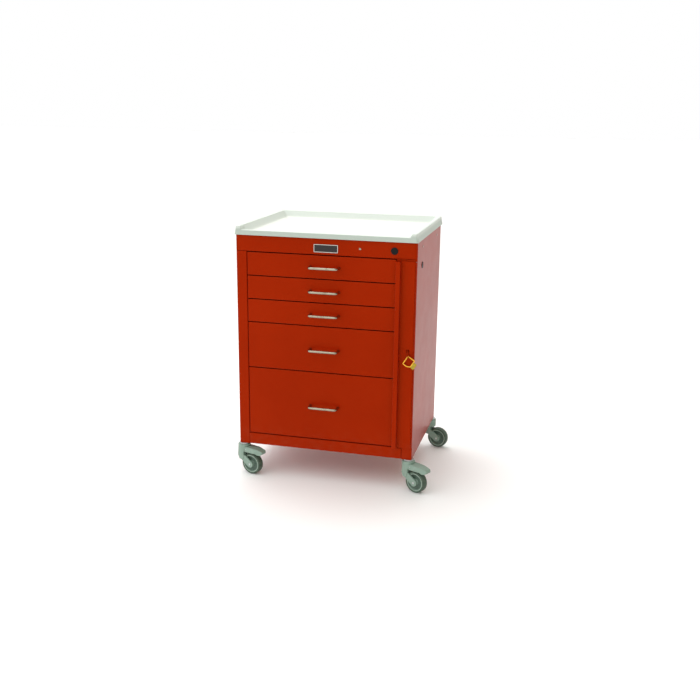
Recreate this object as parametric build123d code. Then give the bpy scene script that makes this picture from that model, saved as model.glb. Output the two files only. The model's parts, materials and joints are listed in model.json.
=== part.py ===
from build123d import *
import os

# Crash cart: a steel cabinet with five drawers on four swivel casters, a moulded tray on
# top and a hinged bar down the right side that a plastic seal holds shut.
# Frame: origin on the floor under the cabinet's centre, +Z up, drawers open towards -Y.

# ---- driving dimensions (mm) ----
INCH = 25.4
CABINET_W = 24 * INCH
CABINET_D = 18 * INCH
DRAWER_PITCH = 3.125 * INCH
DRAWER_UNITS = (1, 1, 1, 2, 3)      # drawer heights from the top, in pitches
CASTER_H = 111.0                    # floor to the cabinet's underside
BOTTOM_RAIL_H = 40.4
TOP_RAIL_H = 55.8
STILE_W = 36.0
SHEET = 1.2                         # cabinet steel
FRONT_DEPTH = 18.0                  # depth of a drawer's front pan
REVEAL = 1.5                        # half of the gap between two drawer fronts

BAR_LEFT, BAR_STEP = 238.5, 254.0   # the bar's raised strip, across
BAR_STAND = 21.0                    # raised strip in front of the cabinet's face
HINGE_X = 302.2
HINGE_PITCH = 0.5 * INCH            # one knuckle of each leaf
KNUCKLE_R, PIN_R = 2.4, 1.2
RUNNING = 0.05                      # radial clearance of a hinge or axle

SLIDE_H, SLIDE_T, SLIDE_L = 45.0, 12.7, 410.0
SLIDE_GAP = 0.35                    # between nested slide members

WHEEL_R, WHEEL_W = 37.5, 24.0
TRAIL = 34.0                        # stem to wheel axle
STEM_INSET = 11.5
CROWN_R = 21.5
FORK_OUT, FORK_IN = 18.6, 14.0      # fork legs, outer and inner faces
PEDAL_TRAVEL = 8.0                  # degrees

TRAY_RIM_H = 28.2
TRAY_RIM_W = 15.0
BOX_WALL = 1.0
SEAM, CORNER_W = 0.4, 4.0             # gap at a welded seam, stile left beside the top rail
HANDLE_SPAN, HANDLE_R, HANDLE_STAND = 96.0, 4.3, 28.0
SCREW_R = 2.0
STEM_R, CAP_H, CROWN_GAP = 5.0, 4.0, 1.0
CROWN_TOP = CASTER_H - CAP_H - CROWN_GAP
CROWN_BOTTOM, SOCKET_TOP = 52.0, 85.5
BOSS_R, AXLE_R = 12.0, 4.0
PEDAL_PIN = (16.8, 88.5)            # x and z of the brake's pivot
PEDAL_HALF_W, PEDAL_INSIDE = 17.5, 13.0
PEDAL_TIP_X, PEDAL_DECK_Z = 56.0, 79.2

# ---- derived places ----
HALF_W, FRONT, BACK = CABINET_W / 2, -CABINET_D / 2, CABINET_D / 2
BASE_Z = CASTER_H
DRAWERS_Z0 = BASE_Z + BOTTOM_RAIL_H
DRAWERS_Z1 = DRAWERS_Z0 + sum(DRAWER_UNITS) * DRAWER_PITCH
TOP_Z = DRAWERS_Z1 + TOP_RAIL_H
OPENING_X = HALF_W - STILE_W
DRAWER_X0, DRAWER_X1 = -OPENING_X + 1.8, BAR_LEFT - 1.5
POST_X0, POST_X1 = -OPENING_X, BAR_LEFT          # faces that carry the slides
SLIDE_CENTRE = (POST_X0 + POST_X1) / 2
BOX_HALF_W = (POST_X1 - POST_X0) / 2 - SLIDE_T
BOX_Y0, BOX_Y1 = FRONT + FRONT_DEPTH, BACK - 29.0
SLIDE_Y0 = FRONT + FRONT_DEPTH + 4.0
HINGE_Y = FRONT - KNUCKLE_R - 0.1
FLAT_Y0, FLAT_Y1 = HINGE_Y - 1.7, HINGE_Y - 0.5  # the bar's flat strip
BAR_Z0, BAR_Z1 = DRAWERS_Z0 + 1.0, DRAWERS_Z1 - 4.5
SEAL_Z = BAR_Z0 + 301.0
STEMS = {"front_left": (-1, -1, -16), "front_right": (1, -1, -25),
         "rear_left": (-1, 1, -20), "rear_right": (1, 1, -13)}   # side, end, trailing angle


# ---- helpers ----
def block(x0, x1, y0, y1, z0, z1):
    """A box between two corners."""
    centre = Pos((x0 + x1) / 2, (y0 + y1) / 2, (z0 + z1) / 2)
    return centre * Box(abs(x1 - x0), abs(y1 - y0), abs(z1 - z0))


def rod(axis, centre, radius, length):
    """A cylinder along X, Y or Z about its centre."""
    turn = {"X": Rot(0, 90, 0), "Y": Rot(90, 0, 0), "Z": Rot(0, 0, 0)}[axis]
    return Pos(*centre) * turn * Cylinder(radius, length)


def folded(points, thickness, bend=1.5):
    """Section of a sheet folded at right angles. The points follow one face, and the
    metal lies to their left (thickness > 0) or right (thickness < 0)."""
    path = [Vector(*p) for p in points]
    ways = [(b - a).normalized() for a, b in zip(path, path[1:])]
    lefts = [Vector(-w.Y, w.X) for w in ways]
    shifts = [lefts[0]] + [a + b for a, b in zip(lefts, lefts[1:])] + [lefts[-1]]
    other = [p + s * thickness for p, s in zip(path, shifts)]
    turns = [a.cross(b).Z * thickness > 0 for a, b in zip(ways, ways[1:])]
    wide, tight = bend + abs(thickness), bend
    face = FilletPolyline(*path, radius=[wide if t else tight for t in turns])
    back = FilletPolyline(*other[::-1], radius=[tight if t else wide for t in turns][::-1])
    return make_face([face, Line(face @ 1, back @ 0), back, Line(back @ 1, face @ 0)])


def upright(section, z0, z1):
    """A section drawn in plan, drawn up from z0 to z1."""
    return extrude(Pos(0, 0, z0) * section, z1 - z0, dir=(0, 0, 1))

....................

• Problem requirements
Reproduce the data shown above exactly.

• The solution
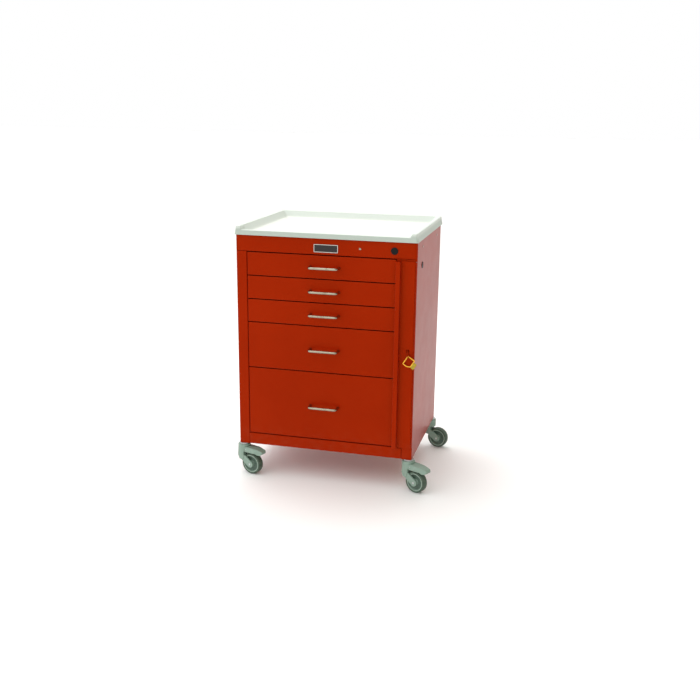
Recreate this object as parametric build123d code. Then give the bpy scene script that makes this picture from that model, saved as model.glb. Output the two files only. The model's parts, materials and joints are listed in model.json.
=== part.py ===
from build123d import *
import os

# Crash cart: a steel cabinet with five drawers on four swivel casters, a moulded tray on
# top and a hinged bar down the right side that a plastic seal holds shut.
# Frame: origin on the floor under the cabinet's centre, +Z up, drawers open towards -Y.

# ---- driving dimensions (mm) ----
INCH = 25.4
CABINET_W = 24 * INCH
CABINET_D = 18 * INCH
DRAWER_PITCH = 3.125 * INCH
DRAWER_UNITS = (1, 1, 1, 2, 3)      # drawer heights from the top, in pitches
CASTER_H = 111.0                    # floor to the cabinet's underside
BOTTOM_RAIL_H = 40.4
TOP_RAIL_H = 55.8
STILE_W = 36.0
SHEET = 1.2                         # cabinet steel
FRONT_DEPTH = 18.0                  # depth of a drawer's front pan
REVEAL = 1.5                        # half of the gap between two drawer fronts

BAR_LEFT, BAR_STEP = 238.5, 254.0   # the bar's raised strip, across
BAR_STAND = 21.0                    # raised strip in front of the cabinet's face
HINGE_X = 302.2
HINGE_PITCH = 0.5 * INCH            # one knuckle of each leaf
KNUCKLE_R, PIN_R = 2.4, 1.2
RUNNING = 0.05                      # radial clearance of a hinge or axle

SLIDE_H, SLIDE_T, SLIDE_L = 45.0, 12.7, 410.0
SLIDE_GAP = 0.35                    # between nested slide members

WHEEL_R, WHEEL_W = 37.5, 24.0
TRAIL = 34.0                        # stem to wheel axle
STEM_INSET = 11.5
CROWN_R = 21.5
FORK_OUT, FORK_IN = 18.6, 14.0      # fork legs, outer and inner faces
PEDAL_TRAVEL = 8.0                  # degrees

TRAY_RIM_H = 28.2
TRAY_RIM_W = 15.0
BOX_WALL = 1.0
SEAM, CORNER_W = 0.4, 4.0             # gap at a welded seam, stile left beside the top rail
HANDLE_SPAN, HANDLE_R, HANDLE_STAND = 96.0, 4.3, 28.0
SCREW_R = 2.0
STEM_R, CAP_H, CROWN_GAP = 5.0, 4.0, 1.0
CROWN_TOP = CASTER_H - CAP_H - CROWN_GAP
CROWN_BOTTOM, SOCKET_TOP = 52.0, 85.5
BOSS_R, AXLE_R = 12.0, 4.0
PEDAL_PIN = (16.8, 88.5)            # x and z of the brake's pivot
PEDAL_HALF_W, PEDAL_INSIDE = 17.5, 13.0
PEDAL_TIP_X, PEDAL_DECK_Z = 56.0, 79.2

# ---- derived places ----
HALF_W, FRONT, BACK = CABINET_W / 2, -CABINET_D / 2, CABINET_D / 2
BASE_Z = CASTER_H
DRAWERS_Z0 = BASE_Z + BOTTOM_RAIL_H
DRAWERS_Z1 = DRAWERS_Z0 + sum(DRAWER_UNITS) * DRAWER_PITCH
TOP_Z = DRAWERS_Z1 + TOP_RAIL_H
OPENING_X = HALF_W - STILE_W
DRAWER_X0, DRAWER_X1 = -OPENING_X + 1.8, BAR_LEFT - 1.5
POST_X0, POST_X1 = -OPENING_X, BAR_LEFT          # faces that carry the slides
SLIDE_CENTRE = (POST_X0 + POST_X1) / 2
BOX_HALF_W = (POST_X1 - POST_X0) / 2 - SLIDE_T
BOX_Y0, BOX_Y1 = FRONT + FRONT_DEPTH, BACK - 29.0
SLIDE_Y0 = FRONT + FRONT_DEPTH + 4.0
HINGE_Y = FRONT - KNUCKLE_R - 0.1
FLAT_Y0, FLAT_Y1 = HINGE_Y - 1.7, HINGE_Y - 0.5  # the bar's flat strip
BAR_Z0, BAR_Z1 = DRAWERS_Z0 + 1.0, DRAWERS_Z1 - 4.5
SEAL_Z = BAR_Z0 + 301.0
STEMS = {"front_left": (-1, -1, -16), "front_right": (1, -1, -25),
         "rear_left": (-1, 1, -20), "rear_right": (1, 1, -13)}   # side, end, trailing angle


# ---- helpers ----
def block(x0, x1, y0, y1, z0, z1):
    """A box between two corners."""
    centre = Pos((x0 + x1) / 2, (y0 + y1) / 2, (z0 + z1) / 2)
    return centre * Box(abs(x1 - x0), abs(y1 - y0), abs(z1 - z0))


def rod(axis, centre, radius, length):
    """A cylinder along X, Y or Z about its centre."""
    turn = {"X": Rot(0, 90, 0), "Y": Rot(90, 0, 0), "Z": Rot(0, 0, 0)}[axis]
    return Pos(*centre) * turn * Cylinder(radius, length)


def folded(points, thickness, bend=1.5):
    """Section of a sheet folded at right angles. The points follow one face, and the
    metal lies to their left (thickness > 0) or right (thickness < 0)."""
    path = [Vector(*p) for p in points]
    ways = [(b - a).normalized() for a, b in zip(path, path[1:])]
    lefts = [Vector(-w.Y, w.X) for w in ways]
    shifts = [lefts[0]] + [a + b for a, b in zip(lefts, lefts[1:])] + [lefts[-1]]
    other = [p + s * thickness for p, s in zip(path, shifts)]
    turns = [a.cross(b).Z * thickness > 0 for a, b in zip(ways, ways[1:])]
    wide, tight = bend + abs(thickness), bend
    face = FilletPolyline(*path, radius=[wide if t else tight for t in turns])
    back = FilletPolyline(*other[::-1], radius=[tight if t else wide for t in turns][::-1])
    return make_face([face, Line(face @ 1, back @ 0), back, Line(back @ 1, face @ 0)])


def upright(section, z0, z1):
    """A section drawn in plan, drawn up from z0 to z1."""
    return extrude(Pos(0, 0, z0) * section, z1 - z0, dir=(0, 0, 1))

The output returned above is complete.